Em processo sob a relatoria do desembargador Antonio Guerreiro Junior, a 2ª Câmara Cível do Tribunal de Justiça reformou decisão da Justiça de 1º grau e julgou procedente pedido de uma transexual do Maranhão, determinando que o cartório de registro civil proceda a alteração do seu prenome e do gênero de masculino para feminino, independentemente da realização de cirurgia de redesignação sexual.
A requerente recorreu da sentença de primeira instância que concedeu parcialmente o pedido para alterar apenas o prenome, não tendo deferido a alteração do gênero em razão de não ter havido cirurgia de transgenitalização.
A mulher relatou ter nascido no ano de 1990, no interior do Maranhão, onde foi registrada com nome e designação masculinos. Argumentou que, desde os oito anos de idade, não se identificava com o sexo masculino, sentindo-se diferente dos meninos de sua idade. A partir dos 13 anos, passou a vestir-se normalmente como mulher, fazendo uso do seu nome social.
Afirmou que pediu a alteração do seu prenome em razão das diversas discriminações e dificuldades sofridas nos locais públicos que frequenta, a fim de que possa identificar-se civilmente conforme a aparência e a identidade de gênero que manifesta.
Sustentou que a cirurgia não pode ser uma condição imposta para a alteração de gênero, já que não é uma conclusão natural do processo de transexualização, podendo ser ou não desejada pela pessoa transexual, pois apresenta riscos e caráter mutilatório.
O relator do recurso, desembargador Antonio Guerreiro Junior, observou que, ainda que o ordenamento jurídico não forneça uma resposta pronta no primeiro momento, cabe ao julgador analisar as relações sociais e as implicações delas entre pessoas, tendo como norte a dignidade da pessoa humana, um conceito de família plural, democrático e igualitário, surgindo uma nova interpretação constitucional para atender às mais diversas situações.
“Neste cenário, as minorias não encontram uma solução que regule a situação vivida, que batem as portas da Justiça gerando a verdadeira judicialização da vida”, afirmou.
Guerreiro Junior observou casos do tipo tornam necessária a interdisciplinaridade com outras ciências para assimilação de conceitos como sexo, identidade de gênero e orientação sexual.
O desembargador relatou diversos estudos e julgados que tratam da transexualidade, inclusive sobre as dificuldades de atendimento médico enfrentadas por travestis e transexuais.
“A cirurgia de adequação sexual se revela inviável para a maioria dos transexuais, que costumam ter pouco apoio familiar e sofrem com discriminação na comunidade em que vivem”, frisou.
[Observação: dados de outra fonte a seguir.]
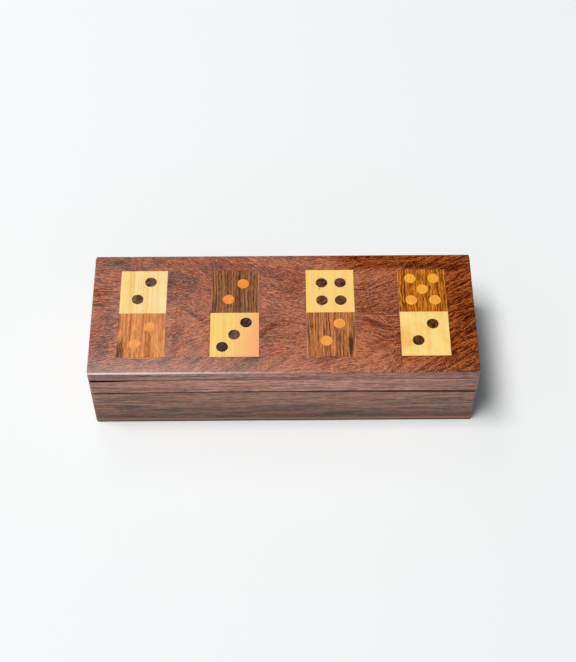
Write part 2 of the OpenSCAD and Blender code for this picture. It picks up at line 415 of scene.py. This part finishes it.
def floor_wood():
    finish = Finish("floor_panel_wood", roughness=0.6, specular=0.2)
    x, y, z = finish.place()
    sway = finish.patches(x * 0.012, y * 0.03, z * 0.02)
    level = y + sway * 18.0
    bands = finish.patches(x * 0.008, level * 0.13, z * 0.1, 2)
    lines = finish.patches(x * 0.012, level * 0.7, z * 0.5, 2)
    fibres = finish.patches(x * 0.12, level * 2.6, z * 2.0, 2)
    wood = finish.shaded(bands * 1.2 + lines * 1.1 + fibres * 0.8 + 0.5, 0.35, FLOOR_TONES)
    pores = finish.cloud(x * 0.25, y * 3.6, z * 2.0 + 5.0).rise(0.58, 0.7)
    wood = finish.tint(pores * 0.5, wood, FLOOR_PORE)
    finish.shade("Base Color", wood)
    finish.shade("Roughness", 0.6 + lines * 0.2)
    finish.raise_by(fibres - pores * 0.5, 0.05)
    return finish.material


floor_panel = planed("base_floor", "floor_panel", FLOOR_EASE)
stand_in(floor_panel, "base_floor", floor_wood())

# Rails of the lid. Four strips of the same rosewood, sawn off the same boards as the walls, mitred
# and glued under the lid's board. At the left end of the front the glue has let go, and a thin
# wedge stands open between rail and board.
RAIL_TONES = ((140, 100, 89), (196, 141, 121), (234, 174, 146))
RAIL_BOWED = 5.0  # mm up from the sawn edge over which the front rail loses its bow
RAIL_SINKS = 6.0  # mm up from the sawn edge from which it sinks away under the open joint
GLUE_GAP = 1.2  # mm that the open joint gapes at the left end
GLUE_GAP_FULL = 8.0  # mm from the left end over which it gapes fully
GLUE_GAP_REACH = 30.0  # mm that it runs in from the left end
GLUE_LINE_AND_SHADE_UP = (-0.5, -0.15)  # mm above the rail's top, between which the glue line and the painted shade of the open joint begin


def glue_gape(x):
    return GLUE_GAP * (1 - smooth(GLUE_GAP_FULL - half_l, GLUE_GAP_REACH - half_l, x))


def sawn_rail(p):
    """Brings the rail's lower edge to the line of the saw and opens the joint above it."""
    share = 1 - smooth(lid_z, lid_z + RAIL_BOWED, p.z)
    top = smooth(lid_z + RAIL_SINKS, rail_high.z / MM, p.z)
    return Vector((p.x, p.y, p.z + share * (saw_line(p.x, 1) - lid_z) - top * glue_gape(p.x)))


def under_board(x, y, z):
    """The top of the rail: a thin dark glue line, and painted shade where the joint stands open."""
    top = rail_high.z / MM - glue_gape(x)
    return (z - top).rise(*GLUE_LINE_AND_SHADE_UP) * (glue_gape(x) / GLUE_GAP * 0.6 + 0.4)


front_rail = planed("lid_front_rail", "front_rail", WALL_EASE, sawn_rail, cuts)
stand_in(front_rail, "lid_front_rail",
         side_wood("front_rail_wood", 0, RAIL_TONES, 51.0, joint=under_board, worn_ends=0.7))
for seed, side, lengthwise in ((63.0, "back", 0), (77.0, "left", 1), (85.0, "right", 1)):
    rail = planed(f"lid_{side}_rail", f"{side}_rail", WALL_EASE)
    stand_in(rail, f"lid_{side}_rail",
             side_wood(f"{side}_rail_wood", lengthwise, RAIL_TONES, seed))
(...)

O magistrado enumerou diversas normas internacionais que desvinculam o reconhecimento da identidade de gênero do procedimento cirúrgico.
Para Guerreiro Junior, a não realização da cirurgia não pode ser um entrave à alteração do gênero, por afrontar a dignidade humana e o direito de todos ao reconhecimento perante a lei.
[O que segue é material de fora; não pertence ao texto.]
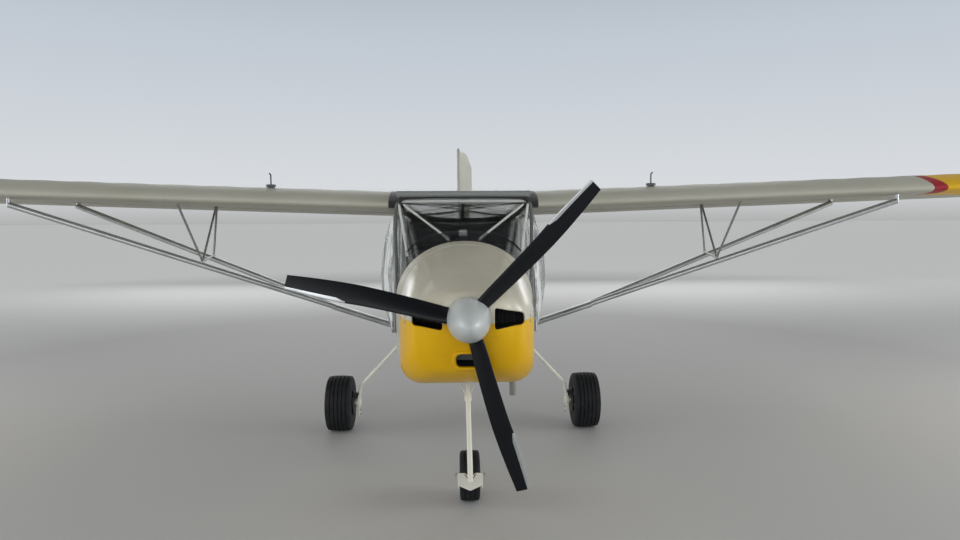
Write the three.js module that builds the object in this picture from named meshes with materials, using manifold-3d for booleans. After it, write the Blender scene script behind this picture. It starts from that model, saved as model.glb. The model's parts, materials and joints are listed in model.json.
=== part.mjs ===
// A light two-seat high-wing aircraft on a nose-wheel undercarriage, in millimetres.
// Stations run aft from the propeller plane, x to the right of a viewer who faces the nose, z up.
import * as THREE from 'three';
import { mergeVertices } from 'three/addons/utils/BufferGeometryUtils.js';
import Module from 'manifold-3d';

const wasm = await Module();
wasm.setup();

// Driving dimensions
const HALF_SPAN = 5260;
const THRUST_HEIGHT = 1198;
const PROPELLER_RADIUS = 890;
const SPINNER_RADIUS = 108;
const GAP = 0.3;
const OVERCUT = 20;
const PIN_RADIUS = 5;

// Colours from the real finish
const CREAM = { color: 0xddd8c4, roughness: 0.35, metalness: 0.0 };
const YELLOW = { color: 0xe8b400, roughness: 0.3, metalness: 0.0 };
const ALUMINIUM = { color: 0xb8bcc0, roughness: 0.4, metalness: 0.9 };
const STEEL = { color: 0x8d9194, roughness: 0.45, metalness: 0.8 };
const BLACK = { color: 0x16171a, roughness: 0.5, metalness: 0.0 };
const RUBBER = { color: 0x1b1b1c, roughness: 0.85, metalness: 0.0 };
const GLASS = { color: 0xcfd8dc, roughness: 0.05, metalness: 0.0 };
const SEAT_CLOTH = { color: 0x4a4d52, roughness: 0.9, metalness: 0.0 };

const aircraft = new THREE.Group();

// Adds one named piece to the aircraft.
function add(name, geometry, finish) {
  const mesh = new THREE.Mesh(geometry, new THREE.MeshStandardMaterial(finish));
  mesh.name = name;
  aircraft.add(mesh);
}

const at = (x, station, z) => new THREE.Vector3(x, station, z);
const mirrored = (point, side) => at(point.x * side, point.y, point.z);

// Six times the enclosed volume tells whether the faces point out; if not, they are turned.
function facingOut(geometry) {
  const place = geometry.attributes.position;
  const index = geometry.index.array;
  const corner = [at(0, 0, 0), at(0, 0, 0), at(0, 0, 0)];
  let volume = 0;
  for (let i = 0; i < index.length; i += 3) {
    corner.forEach((c, k) => c.fromBufferAttribute(place, index[i + k]));
    volume += corner[0].dot(corner[1].clone().cross(corner[2]));
  }
  if (volume < 0) {
    for (let i = 0; i < index.length; i += 3) {
      [index[i + 1], index[i + 2]] = [index[i + 2], index[i + 1]];
    }
  }
  return geometry;
}

function fromPoints(points, faces) {
  const geometry = new THREE.BufferGeometry();
  geometry.setAttribute('position', new THREE.Float32BufferAttribute(points.flatMap((p) => p.toArray()), 3));
  geometry.setIndex(faces.flat());
  return facingOut(geometry);
}

// A closed body through rings that have the same number of points, with both ends capped.
function loft(rings) {
  const size = rings[0].length;
  const points = rings.flat();
  const faces = [];
  for (let r = 0; r + 1 < rings.length; r += 1) {
    for (let i = 0; i < size; i += 1) {
      const a = r * size + i;
      const b = r * size + (i + 1) % size;
      faces.push([a, b, b + size], [a, b + size, a + size]);
    }
  }
  for (const end of [0, rings.length - 1]) {
    const centre = rings[end].reduce((sum, p) => sum.add(p), at(0, 0, 0)).divideScalar(size);
    const hub = points.push(centre) - 1;
    for (let i = 0; i < size; i += 1) {
      const a = end * size + i;
      const b = end * size + (i + 1) % size;
      faces.push(end === 0 ? [hub, b, a] : [hub, a, b]);
    }
  }
  return fromPoints(points, faces);
}

// A curved panel of even thickness: place(u, v) gives its outer face, and the inner face lies inwards.
function panel(place, across, along, thickness) {
  const outer = [];
  const inner = [];
  const step = 1e-3;
  for (let i = 0; i <= across; i += 1) {
    for (let j = 0; j <= along; j += 1) {
      const u = i / across;
      const v = j / along;
      const alongU = place(Math.min(u + step, 1), v).sub(place(Math.max(u - step, 0), v));
      const alongV = place(u, Math.min(v + step, 1)).sub(place(u, Math.max(v - step, 0)));
      const normal = alongU.cross(alongV).normalize();
      outer.push(place(u, v));
      inner.push(place(u, v).addScaledVector(normal, -thickness));
    }
  }
  const row = along + 1;
  const layer = outer.length;
  const faces = [];
  const quad = (a, b, c, d) => faces.push([a, b, c], [a, c, d]);
  for (let i = 0; i < across; i += 1) {
    for (let j = 0; j < along; j += 1) {
      const a = i * row + j;
      quad(a, a + row, a + row + 1, a + 1);
      quad(layer + a, layer + a + 1, layer + a + row + 1, layer + a + row);
    }
  }
  const rim = (a, b) => quad(a, b, b + layer, a + layer);
  for (let j = 0; j < along; j += 1) {
    rim(j, j + 1);
    rim(across * row + j + 1, across * row + j);
  }
  for (let i = 0; i < across; i += 1) {
    rim((i + 1) * row, i * row);
    rim(i * row + along, (i + 1) * row + along);
  }
  return fromPoints([...outer, ...inner], faces);
}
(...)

“Não pode o Estado imiscuir-se no âmbito da vida intima da pessoa transexual, impondo-lhe a realização de uma cirurgia, que poderá trazer prejuízos incalculáveis à sua saúde, à sua fertilidade e à sua dignidade”, avaliou.
O relator destacou ainda que a permanência do sexo diverso ao que o nome e aparência remetem, estaria a constranger a pessoa, devendo sua identificação harmonizar-se com sua identidade.
“É inegável que a apelante se vê como uma mulher, comporta-se como uma mulher, identifica-se socialmente como uma mulher (inclusive nas redes sociais), ou seja, seu gênero é feminino, sobrepondo-se ao seu sexo biológico, à sua genitália e à sua configuração genética”, assinalou.